Reproduce all of the data word for word.

--- Information provided ---

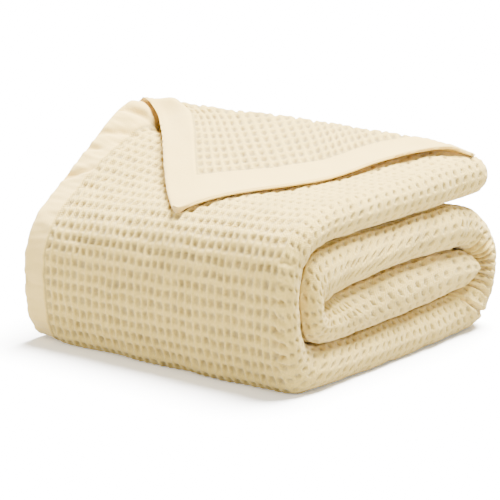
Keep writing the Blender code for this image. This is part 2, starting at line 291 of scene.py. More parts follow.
def soften(values: np.ndarray, width: float) -> np.ndarray:
    """Averages values over a soft window, their ends carried on straight.

    Args:
        values: the values, along the first axis.
        width: width of the window, in values.

    Returns:
        The averaged values.
    """
    reach = int(math.ceil(3.0 * width))
    steps = np.arange(-reach, reach + 1)
    window = np.exp(-0.5 * (steps / width) ** 2)
    window /= window.sum()
    before = 2.0 * values[:1] - values[reach:0:-1]
    after = 2.0 * values[-1:] - values[-2:-reach - 2:-1]
    padded = np.concatenate([before, values, after])
    count = len(values)
    return sum(share * padded[i:i + count] for i, share in enumerate(window))


def surface_normals(points: np.ndarray) -> np.ndarray:
    """Unit normals of a grid of points.

    Args:
        points: rows along the cloth by columns across it by 3.

    Returns:
        One unit normal a point.
    """
    along = np.gradient(points, axis=0)
    across = np.gradient(points, axis=1)
    normals = np.cross(across, along)
    return normals / np.maximum(np.linalg.norm(normals, axis=2, keepdims=True), 1e-9)


# ---------------------------------------------------------------- the cloth


@dataclass(frozen=True)
class Waffle:
    """The waffle weave and its hems: recessed cells between long ridges and softer cross ridges."""

    across: float = 8.2         # cell width
    along: float = 11.3         # cell length
    depth: float = 3.0          # how deep a cell's hollow is
    hem: float = 25.0           # width of a hem
    across_phases: tuple = (0.0, 0.09, 0.19, 0.32, 0.68, 0.81, 0.91)
    along_phases: tuple = (0.0, 0.10, 0.21, 0.35, 0.50, 0.65, 0.79, 0.90)

    def relief(self, across: np.ndarray, along: np.ndarray, pressed: np.ndarray = 0.0) -> tuple:
        """Height of the weave over the cloth's outer level.

        The hollows close to short slanted dashes where the cloth is strained around the strip's
        fold, or pressed flat.

        Args:
            across: distance from the side hem's edge.
            along: distance along the cloth; under the hem's width it is the end hem.
            pressed: share by which the hollows have closed.

        Returns:
            The heights, the share of painted shade (in the hollows, the dashes and the hem's
            groove) and the share of hem, at each place.
        """
        column = (across - self.hem) / self.across
        row = (along - self.hem) / self.along
        column = column + 0.035 * ripple(across, along, 6.5, 51)
        row = row + 0.035 * ripple(across, along, 7.5, 52)
        to_long = np.abs(column - np.round(column)) * self.across
        to_cross = np.abs(row - np.round(row)) * self.along
        side = smooth((to_long - 0.5) / 2.2)
        end = smooth((to_cross - 1.3) / 2.4)
        uneven = 0.97 + 0.14 * ripple(across, along, 23.0, 5) + 0.10 * ripple(across, along, 9.0, 6)
        uneven = np.minimum(uneven, 1.1)
        pit = side * end
        height = -self.depth * pit * uneven - 0.6 * smooth(to_long / 2.6) * (1.0 - end)
        in_cell = (column - np.floor(column) - 0.5) * self.across
        on_row = (row - np.floor(row) - 0.5) * self.along
        lean = on_row + 0.45 * in_cell + 0.5 * ripple(across, along, 14.0, 8)
        dash = np.exp(-(lean / 1.5) ** 2) * (1.0 - smooth((np.abs(in_cell) - 1.5) / 1.6))
        swelling = 0.35 * (1.0 - smooth(to_cross / 3.4))
        strained = smooth((across - 279.0) / 13.0) * (1.0 - smooth((across - 349.0) / 10.0))
        strained = np.maximum(strained, pressed)
        height += strained * (-2.6 * uneven * dash - swelling - height)
        # from here on pit only colours the cloth: painted shade in the hollows, and in the dashes
        # where strained
        pit += strained * (1.1 * dash - pit)
        edge = np.minimum(across, along)
        hem = 1.0 - smooth((edge - self.hem + 0.9) / 0.9)
        groove = np.exp(-((edge - self.hem - 0.6) / 0.75) ** 2)
        welt = np.exp(-((edge - self.hem + 1.6) / 0.9) ** 2)
        height = height * (1.0 - hem) - 1.0 * groove + 0.35 * welt
        # painted shade made uneven at random over the cloth
        pit = pit * (0.82 + 0.22 * ripple(across, along, 17.0, 53))
        # painted shade kept off the hem but laid along its stitched groove
        pit = np.maximum(pit * (1.0 - hem), 0.7 * groove)
        return height, np.minimum(pit, 1.0), hem

    def lines(self, start: float, end: float, pitch: float, phases: tuple) -> np.ndarray:
        """Places of mesh lines that follow the cells and the hem.

        Args:
            start: the first line's place.
            end: the last line's place.
            pitch: size of a cell that way.
            phases: places of the lines in a cell, as shares of it.

        Returns:
            The places, in order.
        """
        first = math.floor((start - self.hem) / pitch)
        last = math.ceil((end - self.hem) / pitch)
        cells = (np.arange(first, last + 1)[:, None] + np.array(phases)[None, :]).ravel()
        lines = self.hem + pitch * cells
        lines = lines[lines > self.hem]
        hem = np.array([0.0, 0.25, 0.8, 1.7, 4.0, 7.0, 10.5, 14.0, 17.5, 20.5, 22.2, 23.0, 23.8,
                        24.5, 25.0])
        lines = np.concatenate([hem, lines])
        inside = lines[(lines > start + 0.2) & (lines < end - 0.2)]
        return np.concatenate([[start], inside, [end]])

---

▶ _Result for this exercise_:
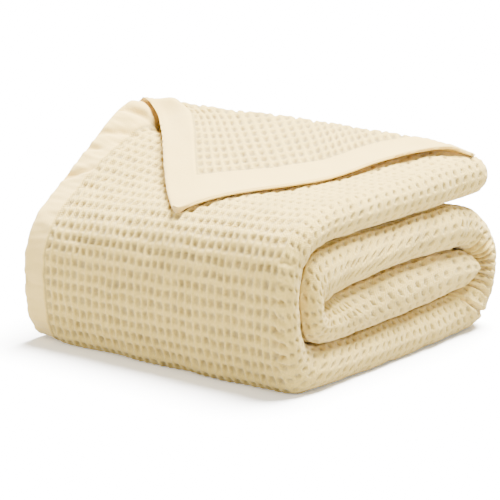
Keep writing the Blender code for this image. This is part 2, starting at line 291 of scene.py. More parts follow.
def soften(values: np.ndarray, width: float) -> np.ndarray:
    """Averages values over a soft window, their ends carried on straight.

    Args:
        values: the values, along the first axis.
        width: width of the window, in values.

    Returns:
        The averaged values.
    """
    reach = int(math.ceil(3.0 * width))
    steps = np.arange(-reach, reach + 1)
    window = np.exp(-0.5 * (steps / width) ** 2)
    window /= window.sum()
    before = 2.0 * values[:1] - values[reach:0:-1]
    after = 2.0 * values[-1:] - values[-2:-reach - 2:-1]
    padded = np.concatenate([before, values, after])
    count = len(values)
    return sum(share * padded[i:i + count] for i, share in enumerate(window))


def surface_normals(points: np.ndarray) -> np.ndarray:
    """Unit normals of a grid of points.

    Args:
        points: rows along the cloth by columns across it by 3.

    Returns:
        One unit normal a point.
    """
    along = np.gradient(points, axis=0)
    across = np.gradient(points, axis=1)
    normals = np.cross(across, along)
    return normals / np.maximum(np.linalg.norm(normals, axis=2, keepdims=True), 1e-9)


# ---------------------------------------------------------------- the cloth


@dataclass(frozen=True)
class Waffle:
    """The waffle weave and its hems: recessed cells between long ridges and softer cross ridges."""

    across: float = 8.2         # cell width
    along: float = 11.3         # cell length
    depth: float = 3.0          # how deep a cell's hollow is
    hem: float = 25.0           # width of a hem
    across_phases: tuple = (0.0, 0.09, 0.19, 0.32, 0.68, 0.81, 0.91)
    along_phases: tuple = (0.0, 0.10, 0.21, 0.35, 0.50, 0.65, 0.79, 0.90)

    def relief(self, across: np.ndarray, along: np.ndarray, pressed: np.ndarray = 0.0) -> tuple:
        """Height of the weave over the cloth's outer level.

        The hollows close to short slanted dashes where the cloth is strained around the strip's
        fold, or pressed flat.

        Args:
            across: distance from the side hem's edge.
            along: distance along the cloth; under the hem's width it is the end hem.
            pressed: share by which the hollows have closed.

        Returns:
            The heights, the share of painted shade (in the hollows, the dashes and the hem's
            groove) and the share of hem, at each place.
        """
        column = (across - self.hem) / self.across
        row = (along - self.hem) / self.along
        column = column + 0.035 * ripple(across, along, 6.5, 51)
        row = row + 0.035 * ripple(across, along, 7.5, 52)
        to_long = np.abs(column - np.round(column)) * self.across
        to_cross = np.abs(row - np.round(row)) * self.along
        side = smooth((to_long - 0.5) / 2.2)
        end = smooth((to_cross - 1.3) / 2.4)
        uneven = 0.97 + 0.14 * ripple(across, along, 23.0, 5) + 0.10 * ripple(across, along, 9.0, 6)
        uneven = np.minimum(uneven, 1.1)
        pit = side * end
        height = -self.depth * pit * uneven - 0.6 * smooth(to_long / 2.6) * (1.0 - end)
        in_cell = (column - np.floor(column) - 0.5) * self.across
        on_row = (row - np.floor(row) - 0.5) * self.along
        lean = on_row + 0.45 * in_cell + 0.5 * ripple(across, along, 14.0, 8)
        dash = np.exp(-(lean / 1.5) ** 2) * (1.0 - smooth((np.abs(in_cell) - 1.5) / 1.6))
        swelling = 0.35 * (1.0 - smooth(to_cross / 3.4))
        strained = smooth((across - 279.0) / 13.0) * (1.0 - smooth((across - 349.0) / 10.0))
        strained = np.maximum(strained, pressed)
        height += strained * (-2.6 * uneven * dash - swelling - height)
        # from here on pit only colours the cloth: painted shade in the hollows, and in the dashes
        # where strained
        pit += strained * (1.1 * dash - pit)
        edge = np.minimum(across, along)
        hem = 1.0 - smooth((edge - self.hem + 0.9) / 0.9)
        groove = np.exp(-((edge - self.hem - 0.6) / 0.75) ** 2)
        welt = np.exp(-((edge - self.hem + 1.6) / 0.9) ** 2)
        height = height * (1.0 - hem) - 1.0 * groove + 0.35 * welt
        # painted shade made uneven at random over the cloth
        pit = pit * (0.82 + 0.22 * ripple(across, along, 17.0, 53))
        # painted shade kept off the hem but laid along its stitched groove
        pit = np.maximum(pit * (1.0 - hem), 0.7 * groove)
        return height, np.minimum(pit, 1.0), hem

    def lines(self, start: float, end: float, pitch: float, phases: tuple) -> np.ndarray:
        """Places of mesh lines that follow the cells and the hem.

        Args:
            start: the first line's place.
            end: the last line's place.
            pitch: size of a cell that way.
            phases: places of the lines in a cell, as shares of it.

        Returns:
            The places, in order.
        """
        first = math.floor((start - self.hem) / pitch)
        last = math.ceil((end - self.hem) / pitch)
        cells = (np.arange(first, last + 1)[:, None] + np.array(phases)[None, :]).ravel()
        lines = self.hem + pitch * cells
        lines = lines[lines > self.hem]
        hem = np.array([0.0, 0.25, 0.8, 1.7, 4.0, 7.0, 10.5, 14.0, 17.5, 20.5, 22.2, 23.0, 23.8,
                        24.5, 25.0])
        lines = np.concatenate([hem, lines])
        inside = lines[(lines > start + 0.2) & (lines < end - 0.2)]
        return np.concatenate([[start], inside, [end]])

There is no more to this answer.